DIE ZIGARRENFABRIK in Baracoa
Die Tabakfabrik in Baracoa
Die kleine Zigarrenfabrik "Manuel Fuentes " produziert sehr leckere und natürlich preisgünstige Puros für den Hausgebrauch. Die Marke nennt sich Cacique, es gibt 5 Formate - exportiert werden sie nicht. Man kann einfach reinspazieren und sich welche kaufen. Auf Cuba gibt es übrigens Dutzende solche Fabriken die nur für den heimischen Markt produzieren und nicht selten sehr interessante Alternativen zu den Exportmarken bilden. (Also - wenn sich jemand Puros mitbringen lassen will - vergesst die großen Marken- fast alles was davon brauchbar ist wird exportiert.)

Abendstimmung auf Cayo Granma mit Mojito
Für exakt 18 US-Dollar ging es dann mit dem Flieger zur zweitgrößten Stadt Kubas, nach Santiago (rd. 500.000 Einwohner). Für unseren Geschmack reicht hier ein Aufenthalt von drei bis vier Tagen durchaus aus.
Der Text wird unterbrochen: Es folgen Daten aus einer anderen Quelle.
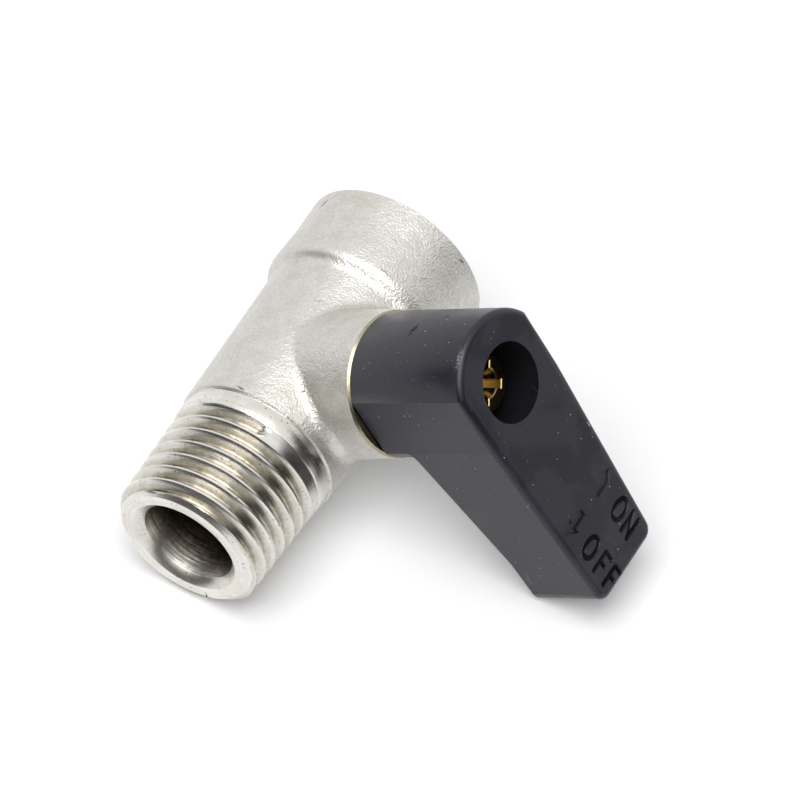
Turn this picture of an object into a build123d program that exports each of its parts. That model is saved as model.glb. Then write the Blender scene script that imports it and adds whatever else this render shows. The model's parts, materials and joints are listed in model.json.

Empfehlen können wir den Mojito in und den Blick von der Bar des wiedereröffneten Casa Grande, einen Ausflug zur Cayo Granma und das Restaurant 1900 (Pio Basilio, zwischen Pio Rosado und Hartman). In diesem alten Barcadi-Palast wird in absolut stilvoller Atmosphäre serviert - und die Rechnung wird wahlweise in Peso oder Dollar gestellt. Zu zweit haben wir für ein reichhaltiges Mahl inclusive Getränke sechs Dollar bezahlt. Wer sich für Musik interessiert, kann (aber muß nicht) in das hiesige Casa de la Trova gehen, das reichlich touristisch anmutet. Besser ist es sicherlich, sich einfach durch die "Kneipen" treiben zu lassen oder aber bei der UNEAC (Pio Rosado) vorbeizuschauen.